Uno no sabe nunca a qué atenerse, ni tal vez convenga posicionarse siempre, dar con el lugar que nos pertenece y actuar desde ahí en consecuencia. No se encomienda a la razón pura o confía en el corazón bastardo. No sabe tampoco si hay que mirar la realidad de una manera o de otra o vale la que surja y lo que se piense nada más ocuparse en ella. Si observarla con los ojos del alma, que es una zona impresionable, acostumbrada a que le dejen perpleja desde tiempos inmemoriales o si aplicar un filtro cartesiano. En la perplejidad el misterio encuentra su abono idóneo. De lo que no entendemos no podemos hablar.
Podemos acudir a la fe para hacer que el bosque no nos aturda cuando lo trasegamos. Podemos entregar a la ciencia el trabajo de su travesía. El que profesa la fe y la ejerce en su obrar diario (quién hará eso) razona que incluso las cosas espirituales deben airearse con esplendor cromático, con la pompa suma, con el artificio más excelso, con abundancia de esa rara dignidad que a veces porta lo que no se comprende. Por eso la Iglesia, vieja y sabia, superviviente a guerras y a la demolición de imperios, saca a la calle sus tesoros: el rojo imponente, el negro severo, la ristra sumisa de lacayos, la opulencia de sus fastos, la representación de la divinidad en la tierra.

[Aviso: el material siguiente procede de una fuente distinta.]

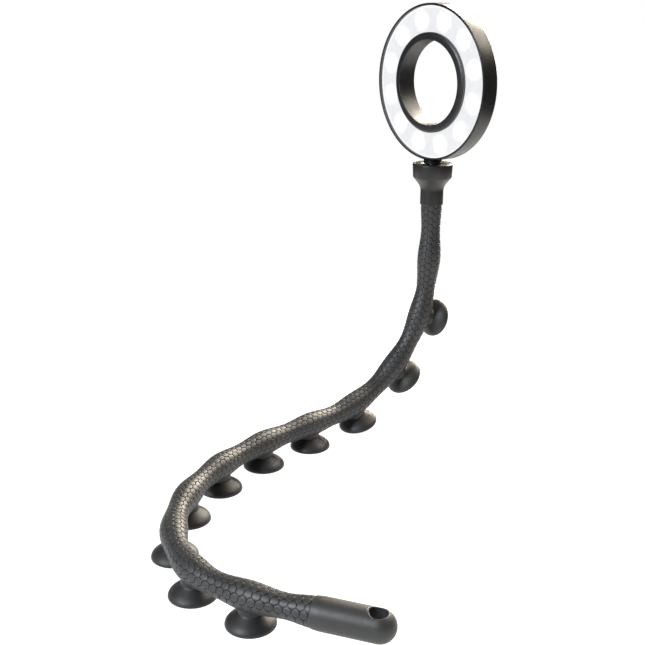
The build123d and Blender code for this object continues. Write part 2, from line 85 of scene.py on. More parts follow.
# ---------------------------------------------------------------- arm, millimetres
SECTIONS = 11
CUPS = 10
ARM_HEIGHT = 13.0
TAIL_STUB = 11.4
NECK_STUB = 14.5
SKIN_R = 5.98  # mean radius of the sleeve over its scales
SKIN_SWELL = 0.6  # how much it swells at a cup and shrinks at a waist
SKIN_HANDLE_R = 6.45  # where it meets the handle
SKIN_COLLAR_R = 5.95  # and where it enters the neck
BORE_R = 4.2
BORE_STEPS = 12
SCALE_ROWS = 9  # scales along one section
SCALE_COLUMNS = 12
TURN_STEPS = 72  # the scales are laid out in this many steps around the sleeve
GROOVE_DEPTH = 0.3
CROWN = 0.03  # how far the middle of a scale stands above its edge
PATCH_R = 6.0  # the sleeve is smooth this far around the middle of a cup
PATCH_FADE = 1.6
BLEND_REACH = 10.0  # a length to each side of a waist, along the arm; the point it gives is not used

# ---------------------------------------------------------------- suction cups
CUP_R = 11.0
CUP_NECK_R = 5.1
CUP_FLARE_TOP = 6.0
CUP_FILLET = 1.7
CUP_HOLLOW_R = 10.5
CUP_HOLLOW_HEIGHT = 3.4
CUP_STEPS = 72
PLUG_HEIGHT = 8.2  # a cup's neck is closed here, out of sight in the sleeve

# ---------------------------------------------------------------- handle
HANDLE_R = 7.1
HANDLE_SHOULDER_R = 6.75
HANDLE_SHOULDER = 4.4  # it narrows over this length, where it meets the sleeve
HANDLE_LENGTH = 35.0
HANDLE_VOXEL = 0.3
HANG_HOLE_R = 3.9
HANG_HOLE_FROM_TIP = 7.6

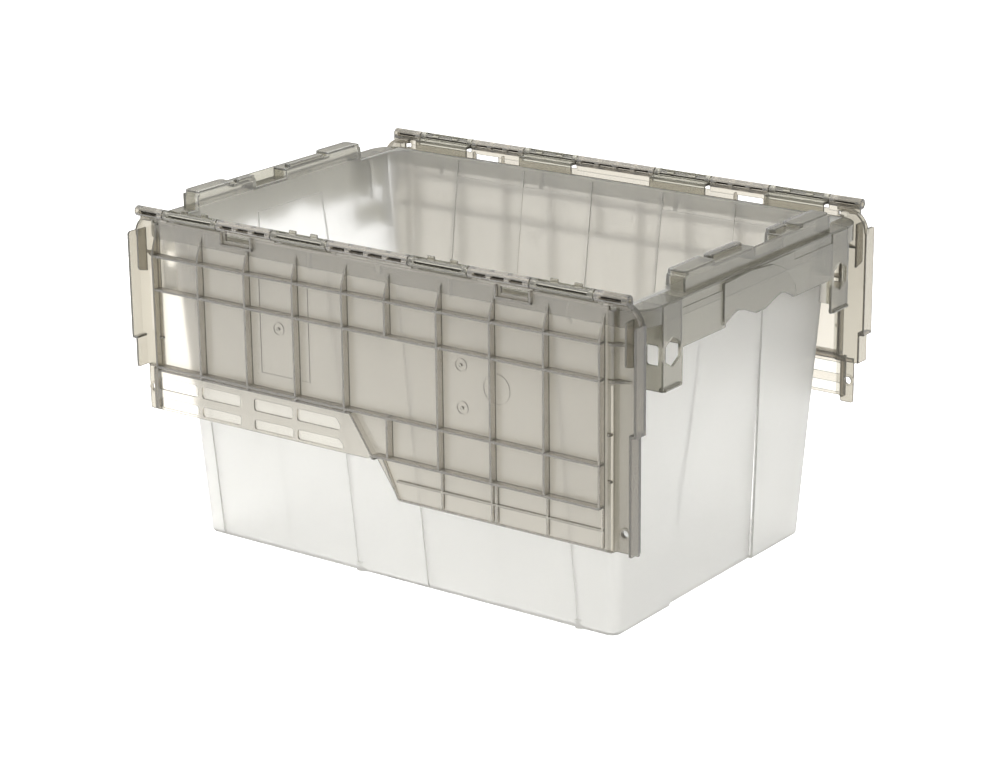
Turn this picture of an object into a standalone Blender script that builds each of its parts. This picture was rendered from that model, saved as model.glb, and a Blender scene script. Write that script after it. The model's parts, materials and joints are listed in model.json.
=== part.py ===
"""Attached lid tote: a nesting plastic tote whose two lids stay hinged to its long rims.

Frame: X along the length, Y across the width, +Z up, origin at the centre of the underside.
Five pieces: the tote body, two identical lids turned half round from each other, and two
steel hinge rods. The lids are modelled hanging open beside the long walls.
"""
import math

import bmesh
import bpy
from mathutils import Matrix, Vector

MM = 0.001

# Driving dimensions of the whole tote
LENGTH = 554 * MM               # over the end flanges of the lids
HINGE_Y = 191 * MM              # hinge axis from the centre line
HINGE_Z = 313 * MM              # hinge axis above the ground
WALL = 2.5 * MM                 # moulded wall thickness

# Tub: the tapered bin below the rim
BASE_X, BASE_Y = 230 * MM, 155.5 * MM       # half sizes at the ground
MOUTH_X, MOUTH_Y = 252 * MM, 175 * MM       # half sizes under the rim
CORNER_R = 30 * MM
RIM_Z = 302 * MM                # top of the flat rim flange

# Rim: flange, skirt and handle panels
FLANGE_X, FLANGE_Y = 275 * MM, 180.5 * MM
FLANGE_R = 24 * MM
SKIRT_Z = 286 * MM              # bottom of the shallow skirt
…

Las grandes catedrales confunden al descreído y lo sumen en la conciencia de una divinidad,, ganan a su causa al iniciado y confirman la rendición del creyente puro. La curia sabe de los instrumentos con los que sacar lo catedralicio a las calles, tienen el protocolo de la instrucción del esplendor. Pienso si quizá no fuese mejor dejar los temblores del espíritu en los adentros de cada uno, si Dios no entablará un diálogo más fluido y cercano si quien le habla lo hace desde la intimidad desnuda de su corazón y no arrojado a estos festejos más en sintonía con la suntuosidad de los reyes que en la comisión sencilla de la fe. Se busca que los sentidos se conmocionen, que una perturbación los postre ante lo sobrenatural. Nada que no aliente la literatura, que también posee sus fastos, desplegados con la intención de arrobo y de perplejidad.